— Information supplied —

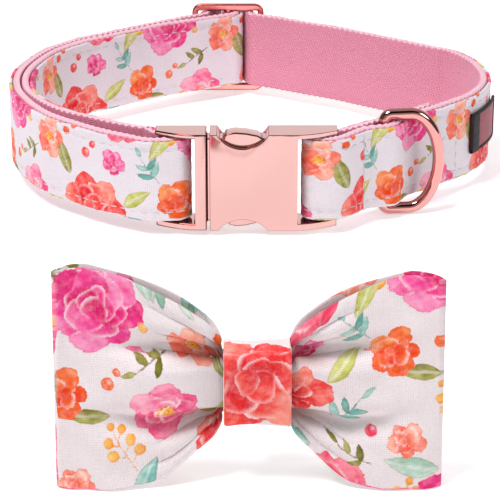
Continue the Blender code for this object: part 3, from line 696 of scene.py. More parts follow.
cotton = printed_cotton("cotton_poplin_printed", "#EAE2E8", "#E1D8E0")
bow_cotton = printed_cotton("cotton_poplin_bow", "#EDE3E5", "#E4D9DC")
print("cotton material with", len(cotton.node_tree.nodes), "nodes")

# %% [markdown]
# ## Cotton cover of the strap
#
# The cover is a strip of the printed cotton, its raw edges folded under and sewn near both edges. The
# stitches pull it down into a shallow channel and pucker the fold between them. It is one flat grid
# laid along the ribbon path: close rows on the face that shows, few on the back that the webbing
# hides.

# %% Cover
COVER_LOW = STRAP_LIFT + COVER_INSET
COVER_HIGH = STRAP_LIFT + STRAP_WIDTH - COVER_INSET
STITCH_FROM_EDGE = 0.0027
STITCH_PITCH = 0.0034
FINE_STEP = 0.00047
JOINT_SHIFT = 0.0180
SEAM_PLACES = (0.0311, 0.0440, 0.0600)
CHANNEL_DEPTH = 0.00024
CHANNEL_HALF = 0.0006
SEAM_DEPTH = 0.00022
WIDE_WAVE = 0.00009
CLOSE_WAVE = 0.00006
FOLD_PUCKER = 0.00010
EDGE_LIFT = 0.00014
EDGE_LIFT_REACH = 0.004
FACE_ROWS = 50
FACE_FROM = GAP / 2 + 0.7 * COVER_THICK
CORNER_MOST = 0.0005


def band_profile(near, far, low, high, face_rows):
    """Section of a flat band once round, as distance from the path and height, and its flat width."""
    r = min(0.45 * (far - near), CORNER_MOST)
    rows = [(far, z) for z in np.linspace(low + r, high - r, face_rows)]
    rows += [(far - r + r * math.cos(a), high - r + r * math.sin(a)) for a in np.radians((30, 60, 90))]
    rows += [(near + r - r * math.sin(a), high - r + r * math.cos(a)) for a in np.radians((45, 90))]
    rows += [(near, (low + high) / 2)]
    rows += [(near + r - r * math.cos(a), low + r - r * math.sin(a)) for a in np.radians((0, 45))]
    rows += [(far - r + r * math.sin(a), low + r - r * math.cos(a)) for a in np.radians((0, 30, 60))]
    rows = np.array(rows + rows[:1])
    return rows, run_of(rows) + (low + r)


def lay_band(path, profile, widths, extra=None):
    """Places and flat spots of a band on a path; extra moves points outward and up."""
    run = run_of(path)
    off, up = (np.repeat(profile[None, :, k], len(path), axis=0) for k in (0, 1))
    if extra is not None:
        add_off, add_up = extra(run[:, None], profile[None, :, 0], profile[None, :, 1])
        off, up = off + add_off, up + add_up
    plan = path[:, None, :] + right_of(path)[:, None, :] * off[:, :, None]
    return np.concatenate([plan, up[:, :, None]], axis=2), flat_grid(run, widths)


# %% Stitch channels
def cover_pucker(run, off, z):
    """Channel under each stitch row and soft waves of the fold beyond it."""
    face = off > FACE_FROM
    to_low, to_high = z - COVER_LOW, COVER_HIGH - z
    near = np.minimum(to_low, to_high)
    channel = -CHANNEL_DEPTH * np.exp(-((near - STITCH_FROM_EDGE) / CHANNEL_HALF) ** 2)
    pull = 0.5 + 0.5 * np.cos(2 * math.pi * run / STITCH_PITCH)
    along, up = run * 1000, z * 1000
    swell = WIDE_WAVE * ripple(along, up, 9.0, 0.7) + CLOSE_WAVE * ripple(along, up, 4.1, 2.0)
    fold = smooth_step(1 - near / STITCH_FROM_EDGE) * FOLD_PUCKER * (pull - 0.4)
    lift = smooth_step(1 - near / EDGE_LIFT_REACH) * EDGE_LIFT * ripple(along, 0 * z, 7.0, 1.3)
    cross = sum(-SEAM_DEPTH * np.exp(-((run - seam) / CHANNEL_HALF) ** 2) for seam in SEAMS)
    outward = np.where(face, channel * (0.6 + 0.4 * pull) + swell + fold + cross, 0.0)
    return outward, lift * np.sign(to_high - to_low)


def outer_run(x):
    """Distance along the ribbon where its outer layer at the right front reaches x."""
    front = (right_of(path_fine)[:, 1] < -0.3) & (path_fine[:, 1] < 0.06)
    near = front & (np.abs(path_fine[:, 0] - x) < FINE_STEP)
    return float(run_of(path_fine)[near].mean())


# %% Cover on the strap
path_fine = resample(strap_path, FINE_STEP)
SEAMS = [outer_run(x) for x in SEAM_PLACES]
profile, widths = band_profile(GAP / 2, GAP / 2 + COVER_THICK, COVER_LOW, COVER_HIGH, FACE_ROWS)
places, flats = lay_band(path_fine, profile, widths, cover_pucker)
flats[:, :, 0] += np.where(flats[:, :, 0] > SEAMS[0], JOINT_SHIFT, 0.0)
cover = finish_mesh("cover_print", lay_sheet(places, flats, False, True), "collar", "cover", cotton)
print_cloth(cover, (13.0, 8.0), PRINT_SCALE)
print("cover triangles:", 2 * len(cover.data.polygons))

# %% [markdown]
# ## Webbing
#
# The core of the strap is nylon webbing: thick warp cords run along it, bound by weft that shows as a
# fine slanting grain on its face and as knobbly loops along its edges. It is the same kind of band,
# with the loops as small waves on its edges.

# %% Webbing material
GRAIN_STEP = 0.0009
CORD_STEP = 0.0006
GRAIN_SLANT_DEG = 24
WEBBING_TOP_EDGE = STRAP_LIFT + STRAP_WIDTH + WEBBING_THICK / 2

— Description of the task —
Restate word for word only the lines running from the beginning of the data to the line holding "CORNER_MOST = 0.0005", both included.

— Answer to the problem —
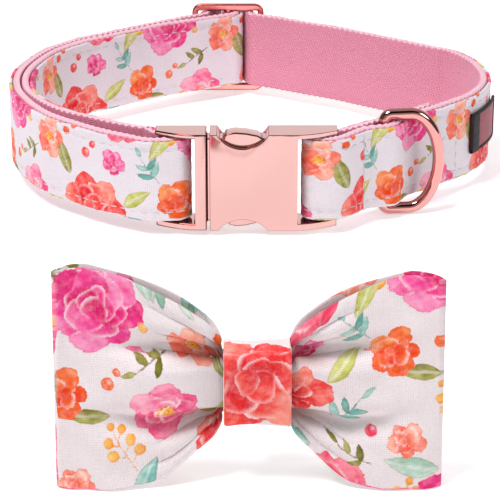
Continue the Blender code for this object: part 3, from line 696 of scene.py. More parts follow.
cotton = printed_cotton("cotton_poplin_printed", "#EAE2E8", "#E1D8E0")
bow_cotton = printed_cotton("cotton_poplin_bow", "#EDE3E5", "#E4D9DC")
print("cotton material with", len(cotton.node_tree.nodes), "nodes")

# %% [markdown]
# ## Cotton cover of the strap
#
# The cover is a strip of the printed cotton, its raw edges folded under and sewn near both edges. The
# stitches pull it down into a shallow channel and pucker the fold between them. It is one flat grid
# laid along the ribbon path: close rows on the face that shows, few on the back that the webbing
# hides.

# %% Cover
COVER_LOW = STRAP_LIFT + COVER_INSET
COVER_HIGH = STRAP_LIFT + STRAP_WIDTH - COVER_INSET
STITCH_FROM_EDGE = 0.0027
STITCH_PITCH = 0.0034
FINE_STEP = 0.00047
JOINT_SHIFT = 0.0180
SEAM_PLACES = (0.0311, 0.0440, 0.0600)
CHANNEL_DEPTH = 0.00024
CHANNEL_HALF = 0.0006
SEAM_DEPTH = 0.00022
WIDE_WAVE = 0.00009
CLOSE_WAVE = 0.00006
FOLD_PUCKER = 0.00010
EDGE_LIFT = 0.00014
EDGE_LIFT_REACH = 0.004
FACE_ROWS = 50
FACE_FROM = GAP / 2 + 0.7 * COVER_THICK
CORNER_MOST = 0.0005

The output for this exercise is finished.